Segundo os fiscais, para atrair pessoas para esse tipo de situação, os exploradores geralmente lançam mão de falsas promessas de boas condições de trabalho. Com a vida marcada pela vulnerabilidade, muitos trabalhadores acabam caindo na armadilha.
“A maioria dos casos envolve, em cerca de 80% das vezes, negros, pessoas com baixa escolaridade e com idade entre 20 e 30 anos de idade. Sob qualquer recorte que se faça, a gente costuma se deparar com essa realidade”, disse ao Brasil de Fato o auditor fiscal do MTP Maurício Fagundes.
“A escravidão clássica do período colonial e imperial, em que os escravos eram considerados objetos, propriedades a serem comercializadas e sem direitos, foi abolida pela Lei Áurea. Contudo, situações como essas mostram que ainda hoje verificamos graves violações de direitos humanos que afetam a liberdade desses indivíduos e atentam contra a sua dignidade”, comentou Rômulo Machado, ao se debruçar sobre as estatísticas.
Crianças
Ao todos, os fiscais se depararam com 13 casos de exploração do trabalho infantil, sendo cinco delas de condições análogas à de escravo. “As crianças geralmente estão acompanhadas dos pais. Num período de safra, por exemplo, os pais saem pra trabalhar em outros municípios e acabam levando os filhos por não terem com quem deixar. Estando nesses locais, as crianças acabam trabalhando também”, explica Maurício Fagundes.
Segundo o auditor, em um caso flagrado em Minas Gerais, por exemplo, uma criança de cerca de 4 anos que era explorada no local chegou a se perder em meio à plantação. “Tiveram que chamar a polícia pra fazer buscas e foi o dia inteiro atrás dela pra conseguirem encontrar”, relata, ao comentar a crueldade do caso.
Zona urbana
Também houve diferentes casos de pessoas resgatadas de situação de trabalho doméstico análogo à escravidão, contexto mais observado em zonas urbanas, segundo os órgãos de fiscalização.
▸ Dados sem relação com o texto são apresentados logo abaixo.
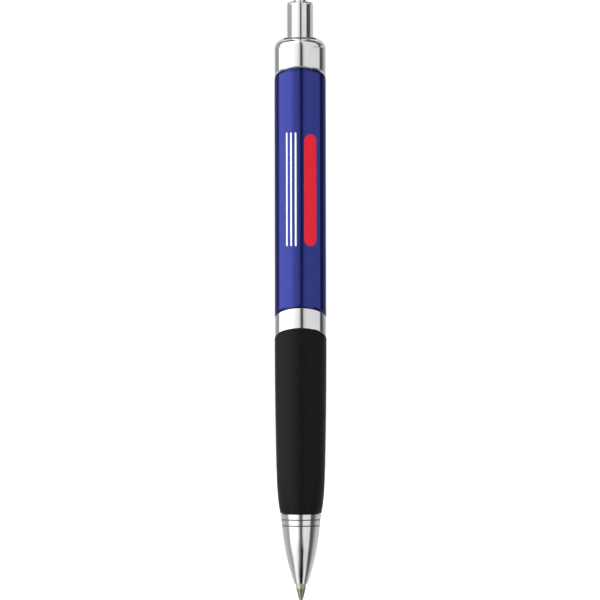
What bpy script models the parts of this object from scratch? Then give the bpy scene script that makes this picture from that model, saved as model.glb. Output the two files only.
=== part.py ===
"""Retractable ballpoint pen with a push button, a slanted cap and ring, and a rubber grip.

The pen stands on its point: the ball's lowest point is the origin and the pen's axis is Z.
The front is -Y and the pocket clip is at the back, +Y. The refill is out, ready to write,
so the button is down. Lengths below are in millimetres and angles in degrees; a mesh is
made in metres through MM.
"""
import math

import bmesh
import bpy
from mathutils import Vector
from mathutils.geometry import interpolate_bezier

MM = 0.001

# Driving heights on the axis, from the ball's lowest point
CROWN_TOP = 140.4
BUTTON_TOP = 139.6
BUTTON_BOTTOM = 122.0
CAP_TOP = 131.25
CAP_SEAM = 122.05
RING_TOP = 66.0
RING_BOTTOM = 61.2
GRIP_BOTTOM = 20.4
NOSE_TOP = 20.2
NOSE_END = 3.85

# Driving radii
BARREL_R = 6.0
TRIM_R = 5.95
GRIP_R = 6.05
SHELL_BORE_R = 5.3
INNER_R = 5.2
BUTTON_R = 3.0
BUTTON_BORE_R = 2.45
NOSE_TOP_R = 4.78
NOSE_BORE_R = 1.24
TIP_R = 1.13
TUBE_R = 1.5
TUBE_BORE_R = 1.15
BALL_R = 0.35

# The seams of the cap and the ring are cut on a slant, high at the front and low at the back
SEAM_RISE = 2.3 / TRIM_R
GAP = 0.1

# Click mechanism: four ribs in the guide sleeve, four splines on the rotor and the driver.
# The ribs end in ramps that carry the rotor up by STROKE while it turns by INDEX_ANGLE.
STROKE = 5.0
INDEX_ANGLE = 45.0
RAMP_RISE = STROKE / INDEX_ANGLE
RIB_COUNT = 4
RIB_PITCH = 360.0 / RIB_COUNT
GROOVE_WIDTH = 24.0
SPLINE_WIDTH = 20.0
SPLINE_R = 3.4
GROOVE_R = 3.65
RIB_R = 2.95
CORE_R = 2.6
CORE_INSIDE_R = 2.3
RAMP_MIDDLE = 111.0
RAMP_GAP = 0.25
RIB_TOP = 120.2
STOP_HEIGHT = 124.0
TOOTH_COUNT = 8
TOOTH_HEIGHT = 0.6

# Thread between the nose cone and the grip core
THREAD_PITCH = 1.0
THREAD_R = 3.15
THREAD_DEPTH = 0.3
THREAD_CLEARANCE = 0.15
THREAD_BOTTOM = 15.9
THREAD_TOP = 19.3
RINGS_PER_PITCH = 4

# Spring
WIRE_R = 0.2
COIL_R = 1.85
SPRING_BOTTOM = 12.15
SPRING_TOP = 30.85
SPRING_SEAT = 31.0
NOSE_SHOULDER = 12.0

# Clip
CLIP_PIVOT = (0.0, 6.2, 128.0)
CLIP_THICKNESS = 0.7
CLIP_CROWN_R = 6.3
CLIP_BALL_R = 1.0
CLIP_BALL_HEIGHT = 88.6

# Facets round a turned piece
OUTER_SIDES = 40
REFILL_SIDES = 20


def clear_scene():
    for obj in list(bpy.data.objects):
        bpy.data.objects.remove(obj)


def make_material(name, colour, roughness, metallic):
    material = bpy.data.materials.new(name)
    material.use_nodes = True
    shader = material.node_tree.nodes["Principled BSDF"]
    shader.inputs["Base Color"].default_value = (*colour, 1.0)
    shader.inputs["Roughness"].default_value = roughness
    shader.inputs["Metallic"].default_value = metallic
    material.diffuse_color = (*colour, 1.0)
    return material


def make_object(name, bm, material, location=(0.0, 0.0, 0.0)):
    """An object from a bmesh in metres. The location is in millimetres."""
    bmesh.ops.recalc_face_normals(bm, faces=bm.faces)
    mesh = bpy.data.meshes.new(name)
    bm.to_mesh(mesh)
    bm.free()
    mesh.shade_smooth()
    mesh.set_sharp_from_angle(angle=math.radians(30.0))
    mesh.materials.append(material)
    obj = bpy.data.objects.new(name, mesh)
    obj.location = Vector(location) * MM
    bpy.context.collection.objects.link(obj)
    return obj


def make_empty(name):
    """The frame of a moving body, on the pen's axis."""
    empty = bpy.data.objects.new(name, None)
    empty.empty_display_size = 5.0 * MM
    bpy.context.collection.objects.link(empty)
    return empty


def turned(outline, sides=OUTER_SIDES):
    """A bmesh turned about Z from (radius, height) points.

    An outline that starts on the axis ends on it too; any other is closed into a loop.
    """
    bm = bmesh.new()
    verts = [bm.verts.new((radius * MM, 0.0, height * MM)) for radius, height in outline]
    edges = [bm.edges.new(pair) for pair in zip(verts, verts[1:])]
    if outline[0][0] > 0.0:
        edges.append(bm.edges.new((verts[-1], verts[0])))
    bmesh.ops.spin(bm, geom=verts + edges, cent=(0.0, 0.0, 0.0), axis=(0.0, 0.0, 1.0),
                   angle=math.tau, steps=sides, use_merge=True)
    bmesh.ops.remove_doubles(bm, verts=bm.verts, dist=0.001 * MM)
    return bm


def curve_points(start, handle_a, handle_b, end, count):
    """Points of a Bezier curve through (radius, height) pairs, both ends included."""
    ends = [Vector((*point, 0.0)) for point in (start, handle_a, handle_b, end)]
    return [(point.x, point.y) for point in interpolate_bezier(*ends, count)]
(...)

“Nós resgatamos mais duas trabalhadores domésticas na Paraíba. Esse é um cenário que teima em se repetir, um cenário de pessoas em extrema vulnerabilidade que são recebidas por uma família e essa família usa o trabalho delas submetendo-as a um trabalho análogo ao de escravo”, disse Machado.
Outro caso emblemático que chamou a atenção dos fiscais se deu em uma clínica de reabilitação fajuta localizada pelas equipes. Machado disse que foi um “caso marcante” da operação.
“Pessoas vulneráveis que faziam uso de drogas eram encaminhadas pra essa clinica e lá, a título de fazerem o tratamento, acabavam fazendo artesanato e eram obrigadas a comercializar esse artesanato nas ruas. Elas tinham metas que, se não fossem cumpridas, acabavam sendo penalizadas. Foi um caso de trabalho forçado que chocou pela gravidade das situações, inclusive com relatos de agressão contra eles”, relatou o subsecretário.
Denúncias
Machado chamou a atenção para a importância de a sociedade denunciar esses e outros tipos de situação relacionada à exploração ilegal de mão de obra. “À medida que estão sendo divulgados os casos, a gente vê que há uma crescente no número de denúncias. Isso mostra que há uma conscientização da sociedade em torno do tema.”
Os diferentes órgãos destacaram que as denúncias podem ser feitas de forma sigilosa e remota por diferentes canais. Pode ser utilizado o “Sistema Ipê”, no site ipe.sit.trabalho.gov.br, bem como o denunciante pode relatar o caso por meio da página do MPT (www.mpt.mp.br) ou ainda via Disque 100.